Dalam sejarahnya, KH Ahmad Dahlan mempelopori gerakan dakwah berbasis pengamalan Al Quran. Salah satu kisah yang terkenal adalah saat beliau mengajarkan surat Al-Ma’un kepada murid-muridnya. Surat itu diulang-ulang hingga salah satu muridnya bertanya, “Mengapa guru terus mengulangi pelajaran pada surat Al-Ma’un, padahal sejak kemarin kami sudah mempelajarinya?”, KH Ahmad Dahlan menjawab bahwa pelajaran tidak akan dilanjutkan sampai mereka benar-benar mengamalkan isi kandungan surat Al-Ma’un.
Dari cerminan kisah tersebut, KH Ahmad Dahlan kemudian mendirikan Muhammadiyah sebagai gerakan Islam berkemajuan. Ia mendorong setiap Muslim agar berani mengaktualisasikan amar makruf nahi munkar guna menciptakan masyarakat Islam yang sebenar-benarnya. Seiring berjalannya waktu, Muhammadiyah memberi panduan dakwah yang lebih rinci melalui Pedoman Hidup Islami Warga Muhammadiyah (PHIWM), hasil keputusan Muktamar ke-44.
Dalam PHIWM disebutkan, “Dakwah Islam sebagai wujud seruan dan ajakan kepada umat manusia ke jalan Allah pada dasarnya dimulai dari diri sendiri (ibda’ binafsik), sebelum berdakwah kepada pihak lain. Sesuai seruan Allah: “Hai orang-orang yang beriman, peliharalah dirimu dan keluargamu dari siksa neraka…” Maka, dakwah dilakukan dengan cara menyeru kepada kebaikan (amru bil ma’ruf), mencegah kemungkaran (nahyu ‘anil munkar), dan mengajak untuk beriman kepada Allah (tu’minuna billah) guna membentuk khairu ummah (umat terbaik).
Berdasarkan keyakinan, pemahaman, dan penghayatan Islam yang mendalam, seluruh warga Muhammadiyah diwajibkan untuk mengamalkan Islam secara utuh dalam kehidupan. Praktik hidup Islami harus diterapkan dalam lingkungan terdekat sebelum menyebarkannya ke luar. Muhammadiyah sebagai gerakan Islam dan warganya sebagai individu Muslim dituntut untuk menjadi teladan dalam kehidupan bermasyarakat. Maka, secara kelembagaan maupun perorangan, Muhammadiyah harus tampil sebagai pelaku dakwah yang menjadi rahmatan lil ‘alamin.”
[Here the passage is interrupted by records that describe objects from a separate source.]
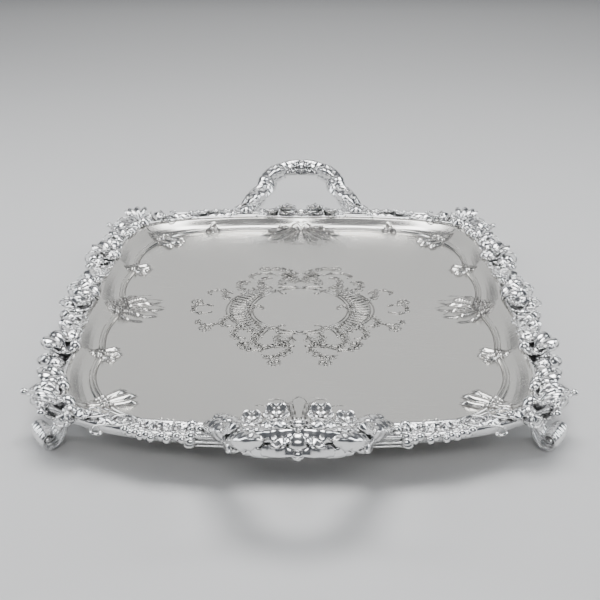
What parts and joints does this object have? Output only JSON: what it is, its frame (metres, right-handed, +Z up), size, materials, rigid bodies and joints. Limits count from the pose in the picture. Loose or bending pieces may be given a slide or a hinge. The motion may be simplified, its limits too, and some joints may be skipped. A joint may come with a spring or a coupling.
{
  "type": "serving tray",
  "caption": "Shaped rectangular two-handled silver serving tray with a raised chased shoulder, a cast border of shells, scrolls and flowers, loop handles and cast scroll feet.",
  "frame": {"origin": "middle of the resting plane under the tray, at the soles of the feet", "axes": "+Y along the tray from one handle to the other, +X across it to the right, +Z up"},
  "size_m": [0.5278, 0.774, 0.091],
  "materials": {
    "satin_ground": "polished silver sheet with fine wear scratches",
    "cast_silver": "bright cast silver, darker in the recesses"
  },
  "bodies": {
    "root": {"tray_plate": "satin_ground", "corner_front_left": "cast_silver", "corner_front_right": "cast_silver", "corner_back_left": "cast_silver", "corner_back_right": "cast_silver", "side_shell_left": "cast_silver", "side_shell_right": "cast_silver", "side_scroll_front_left": "cast_silver", "side_scroll_front_right": "cast_silver", "side_scroll_back_left": "cast_silver", "side_scroll_back_right": "cast_silver", "side_flower_front_left": "cast_silver", "side_flower_front_right": "cast_silver", "side_flower_back_left": "cast_silver", "side_flower_back_right": "cast_silver", "end_scroll_front_left": "cast_silver", "end_scroll_front_right": "cast_silver", "end_scroll_back_left": "cast_silver", "end_scroll_back_right": "cast_silver", "end_flower_front_left": "cast_silver", "end_flower_front_right": "cast_silver", "end_flower_back_left": "cast_silver", "end_flower_back_right": "cast_silver", "collar_front_left": "cast_silver", "collar_front_right": "cast_silver", "collar_back_left": "cast_silver", "collar_back_right": "cast_silver", "end_shell_front": "cast_silver", "end_shell_back": "cast_silver", "handle_front": "cast_silver", "handle_back": "cast_silver", "foot_front_left": "cast_silver", "foot_front_right": "cast_silver", "foot_back_left": "cast_silver", "foot_back_right": "cast_silver"}
  },
  "joints": []
}
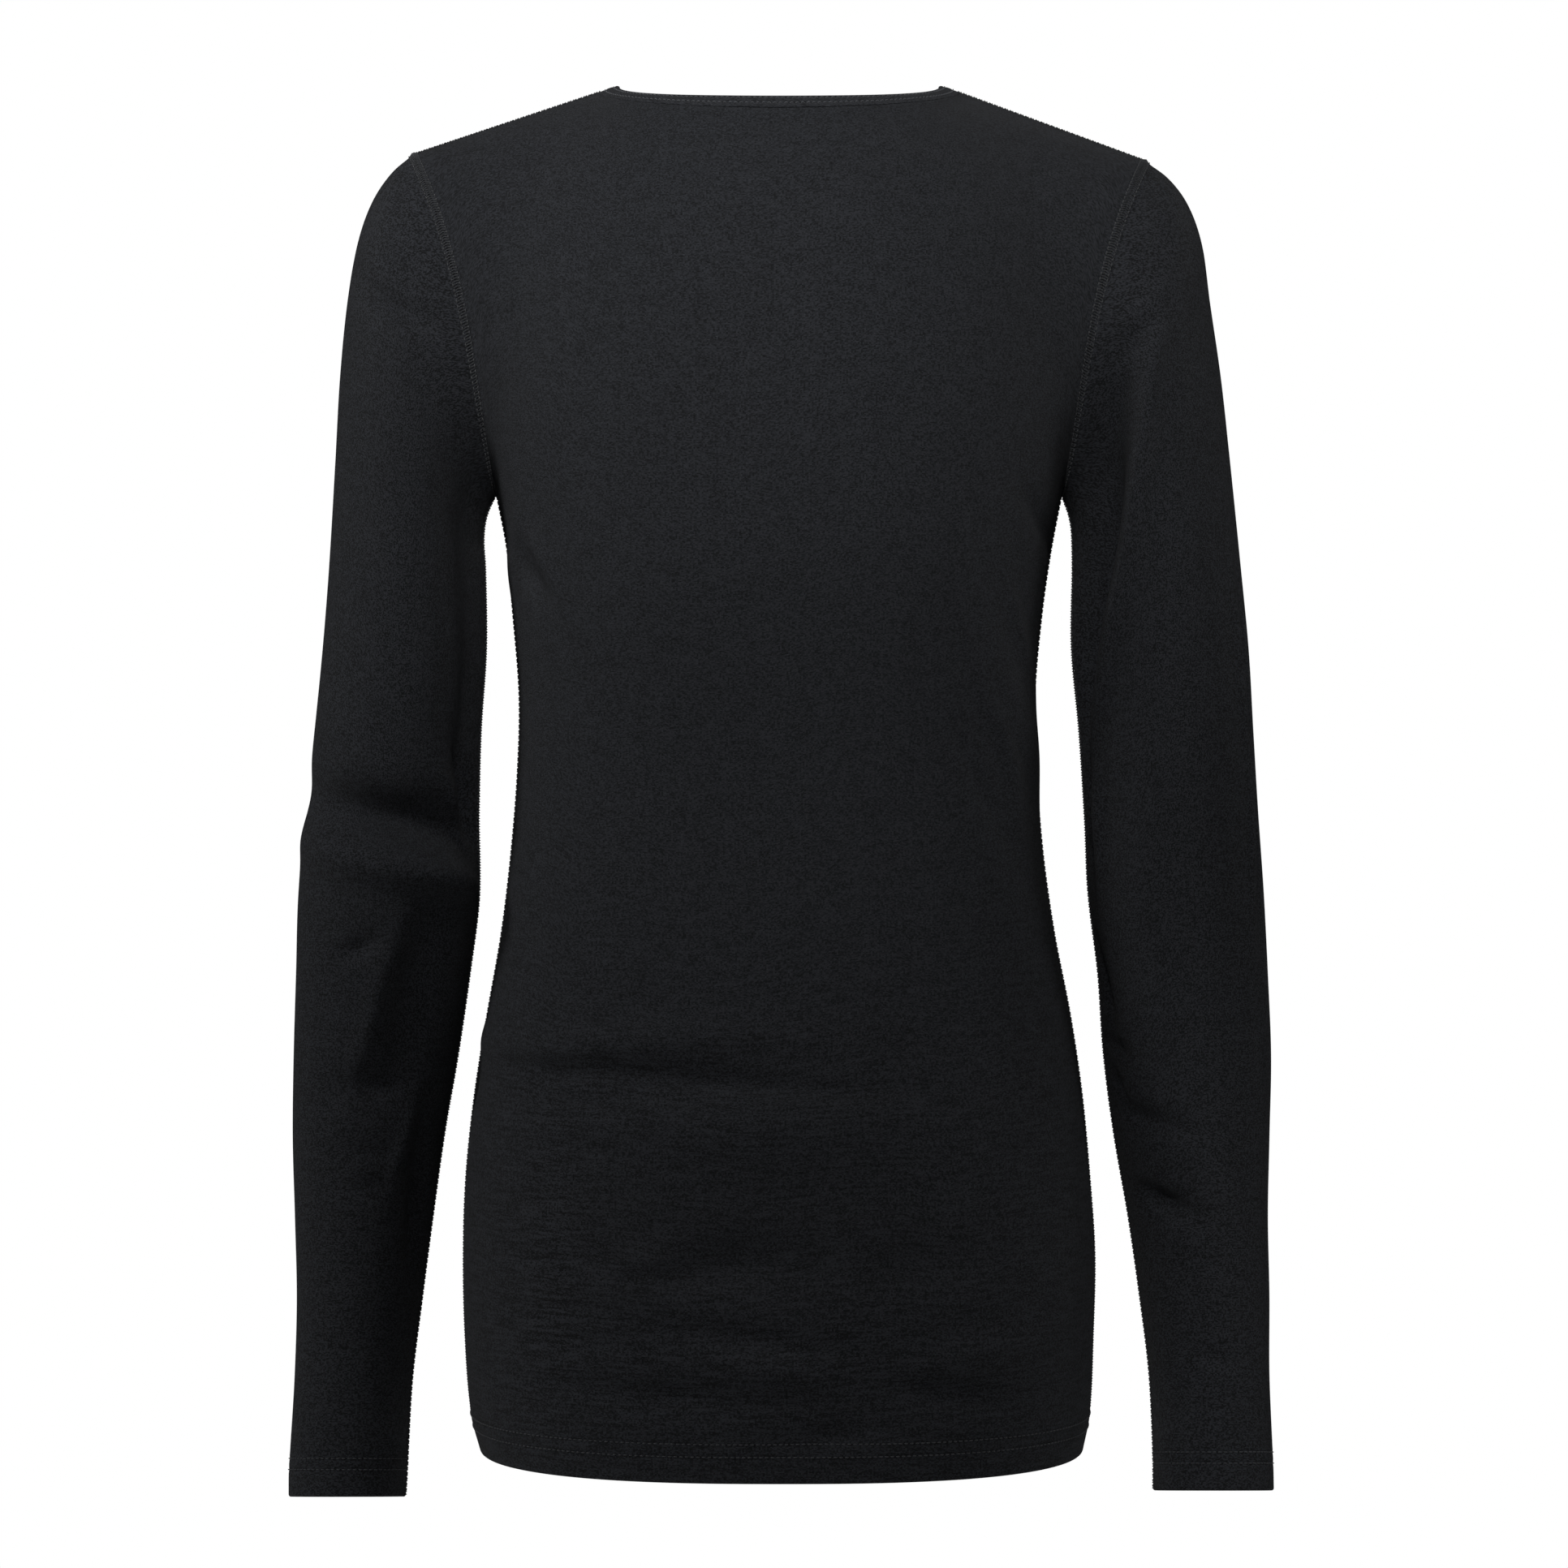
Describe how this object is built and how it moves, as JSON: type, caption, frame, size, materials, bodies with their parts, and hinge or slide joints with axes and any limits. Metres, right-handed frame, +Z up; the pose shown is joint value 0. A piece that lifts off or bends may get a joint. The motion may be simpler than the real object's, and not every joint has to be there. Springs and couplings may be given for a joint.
{
  "type": "base layer top",
  "caption": "Fitted long-sleeved base layer top in dark wool jersey, with a bound crew neck, set-in sleeves and a long body, filled out as if worn",
  "frame": {"origin": "Midway between the two highest points of the neck edge, level with them, where the top hangs on the wearer's shoulders", "axes": "+X to the wearer's right, +Y to the front of the top, +Z up"},
  "size_m": [0.4724, 0.2297, 0.6778],
  "materials": {
    "body_jersey": "fine wool single jersey, matt with a soft fuzz",
    "sleeve_jersey": "fine wool single jersey, matt with a soft fuzz",
    "binding_jersey": "the same jersey, folded to a narrow binding"
  },
  "bodies": {
    "root": {"back_panel": "body_jersey", "front_panel": "body_jersey", "sleeve_left": "sleeve_jersey", "sleeve_right": "sleeve_jersey", "neck_binding": "binding_jersey"}
  },
  "joints": []
}
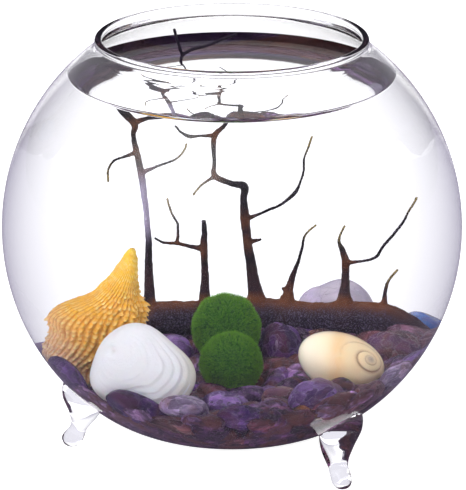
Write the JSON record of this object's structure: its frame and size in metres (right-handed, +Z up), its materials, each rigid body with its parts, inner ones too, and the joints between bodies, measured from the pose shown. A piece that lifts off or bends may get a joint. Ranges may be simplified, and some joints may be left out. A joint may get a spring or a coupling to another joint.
{
  "type": "glass bowl terrarium with moss balls",
  "caption": "Round clear glass bowl on three fused glass feet, filled with water over a bed of tumbled amethyst, with a dried sea fan, moss balls, sea shells and a glass bead.",
  "frame": {"origin": "on the surface that the feet stand on, under the middle of the bowl", "axes": "+Z up, +X to the right and -Y towards the viewer of the pictured front"},
  "size_m": [0.15, 0.15, 0.1385],
  "materials": {
    "bowl_glass": "clear blown soda glass, polished",
    "water": "clear still water",
    "amethyst_chips": "tumbled amethyst chips, wet",
    "amethyst_dark": "tumbled dark amethyst, polished",
    "amethyst_purple": "tumbled purple amethyst, polished",
    "amethyst_pale": "tumbled pale lavender amethyst, polished",
    "amethyst_brown": "tumbled smoky red-brown quartz, polished",
    "sea_fan": "dried horny sea fan, dull",
    "moss": "dense green algae threads",
    "orange_shell": "corded shell, matt",
    "white_shell": "white clam shell, satin",
    "snail_shell": "cream moon snail shell, polished",
    "bead_glass": "blue glass bead"
  },
  "bodies": {
    "root": {"glass_bowl": "bowl_glass", "water": "water", "amethyst_bed": "amethyst_chips", "sea_fan": "sea_fan", "moss_ball_front": "moss", "moss_ball_rear": "moss", "shell_cone": "orange_shell", "shell_clam": "white_shell", "shell_moon_snail": "snail_shell", "bead_blue": "bead_glass", "stone_long_purple": "amethyst_dark", "stone_blue_violet": "amethyst_dark", "stone_grey_pink": "amethyst_pale", "stone_white_edge": "amethyst_brown", "stone_front_right": "amethyst_purple", "stone_red_brown": "amethyst_brown", "stone_lavender_right": "amethyst_pale", "stone_wine": "amethyst_brown", "stone_round_brown": "amethyst_brown", "stone_dark_violet": "amethyst_dark", "stone_pale_behind": "amethyst_pale", "stone_lavender_mid": "amethyst_purple", "stone_front_low": "amethyst_dark", "stone_chip_front": "amethyst_brown", "stone_by_moss": "amethyst_purple", "stone_round_the_back_1": "amethyst_purple", "stone_round_the_back_2": "amethyst_pale", "stone_round_the_back_3": "amethyst_brown", "stone_round_the_back_4": "amethyst_dark", "stone_round_the_back_5": "amethyst_pale", "stone_round_the_back_6": "amethyst_purple", "stone_round_the_back_7": "amethyst_dark"}
  },
  "joints": []
}
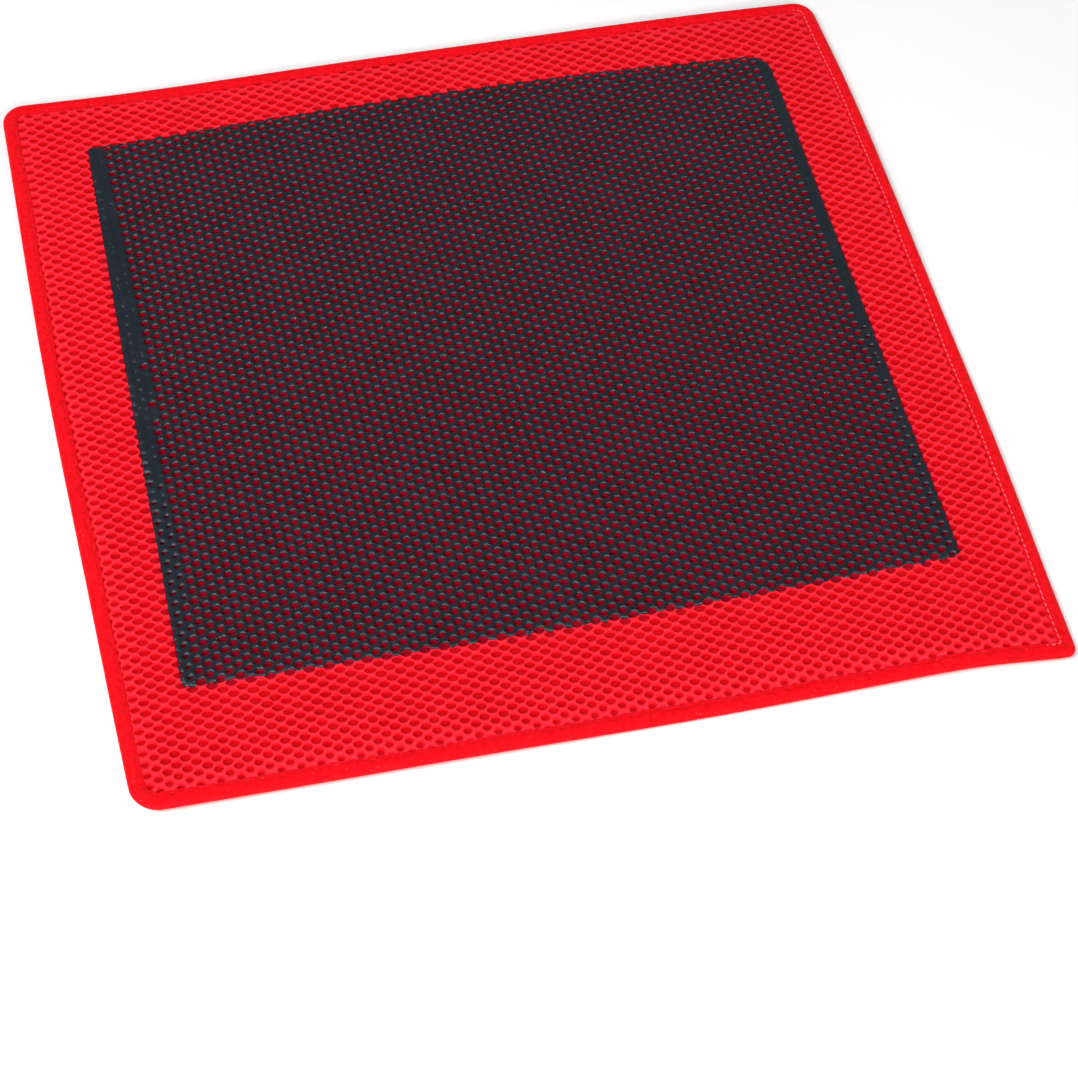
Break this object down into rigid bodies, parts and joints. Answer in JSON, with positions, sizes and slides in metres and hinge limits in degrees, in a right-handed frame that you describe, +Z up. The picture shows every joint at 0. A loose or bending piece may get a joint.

Kutipan dua paragraf PHIWM di atas menegaskan pentingnya fokus dakwah amar makruf nahi munkar yang dijalankan Muhammadiyah. Pedoman Hidup Islami Warga Muhammadiyah menjadi bukti konkret bahwa dakwah bukan sekadar seruan verbal, tetapi harus diwujudkan dalam sikap, amal, dan teladan nyata dalam kehidupan sehari-hari. Hal ini merupakan kewajiban bagi seluruh warga Muhammadiyah secara khusus, dan umat Islam secara umum.
Maka marilah bersama-sama kita tempatkan al Quran sebagaimana mestinya. Allah telah menurunkan al Quran dari langit ke bumi, maka bumikanlah al Quran dan jangan biarkan kembali melangit, dalam arti Jangan jadikan keistimewaan al Quran hanya sebatas pada huruf dan nada bacaannya saja, tetapi bagaimana kita mengimplementasikanya dalam realitas kehidupan seperti yang telah dicontohkan oleh para pendahulu kita, dan secara khusus yang telah dirincikan dalam Pedoman Hidup Islami Warga Muhammadiyah.